Nanoporous Amphiphilic Hydrophobic–Oleophilic Metal–Organic Polyhedra Membranes for Oil–Water Separation

In this work, we have designed hydrolytically stable Cu24[5-(dec-9-en-1-yloxy) isophthalic acid]24 or CuMOP, where long deca-alkyl chain based 5-(dec-9-en-1-yloxy) isophthalic acid) coordinated with CuII paddlewheel centers. It is noteworthy to mention that the resultant mechanical flexible CuMOP-1 forms highly ordered nanoporous amphiphile structures, where there are long deca-alkyl evenly and symmetrically distributed nonpolar long alkyl chains and polar hydroxy groups. This assembly provides significant hydrophobicity (water advancing contact angle of 141°) and oleophilic nature (oil contact angle of 0°) due to lower surface energy (long alkyl chains). The unique properties like amphiphile structures, hydrophobic-oleophillic nature with improved structural moisture and mechanical stability for oil–water separation application.
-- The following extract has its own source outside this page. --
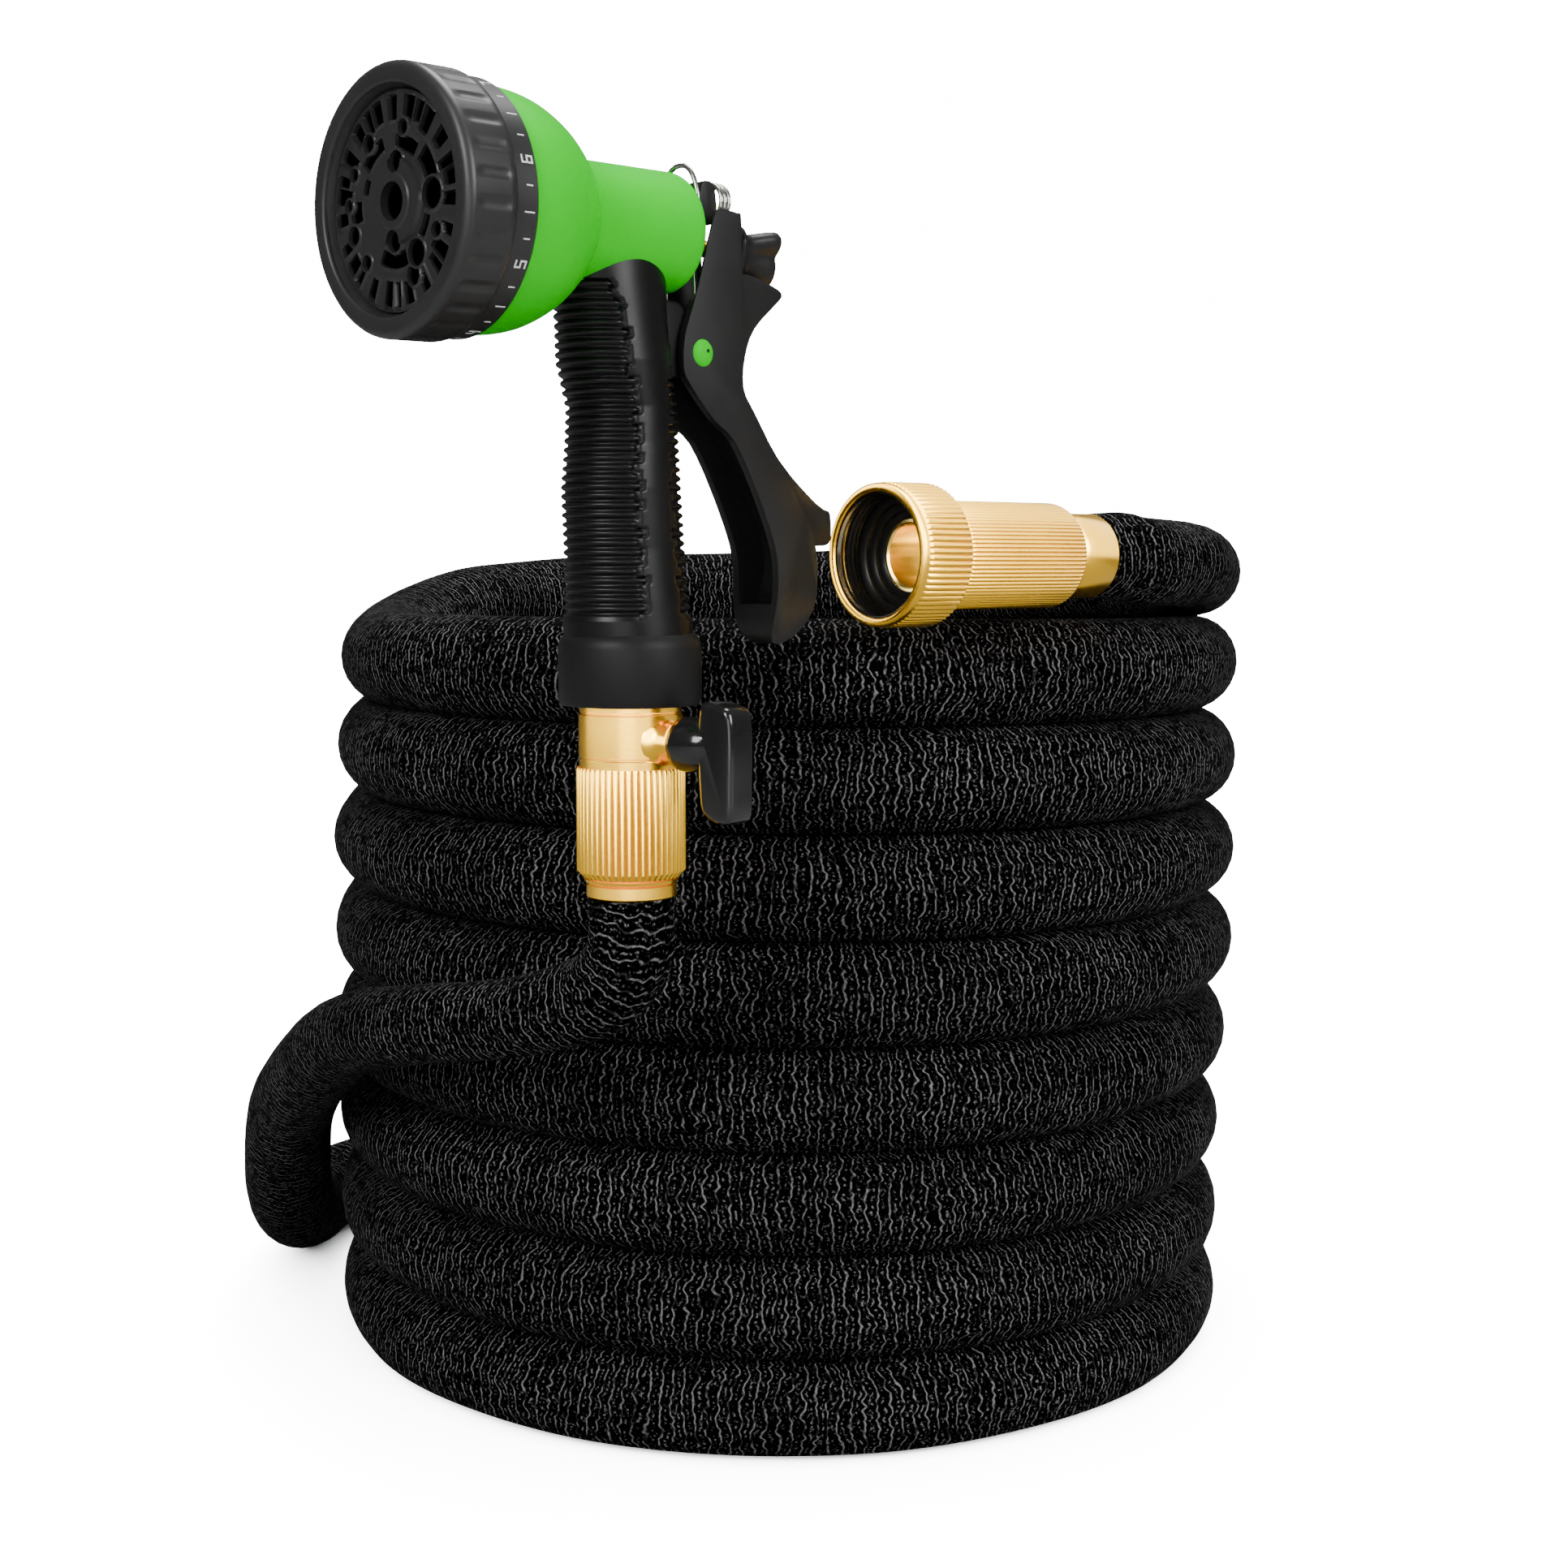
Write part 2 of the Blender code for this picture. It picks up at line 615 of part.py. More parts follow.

For the sake of real-time industrial application, we have prepared CuMOP-based thin and flexible membranes (denoted as CuMOP-1) using polymer PVDF on nonwoven substrates using a non-solvent-induced phase separation (NIPS) method. The resultant CuMOP-1 membrane shows remarkable oil–water separation application with signification separation efficiency >95% and a distribution coefficient >0.97 with significant permeation flux (5077–10 785 L m–2 h–1) and separation flux (∼4760 L m–2 h–1), because of its hydrophobic oleophilicity, hierarchical porous nature with improved structural and mechanical stability, because of its highly ordered amphiphilic nature. We believe that this work offers a perspective on the design and fabrication of various amphiphile structure based supramolecular metal–organic cavities, exhibiting superior oil–water separation applications.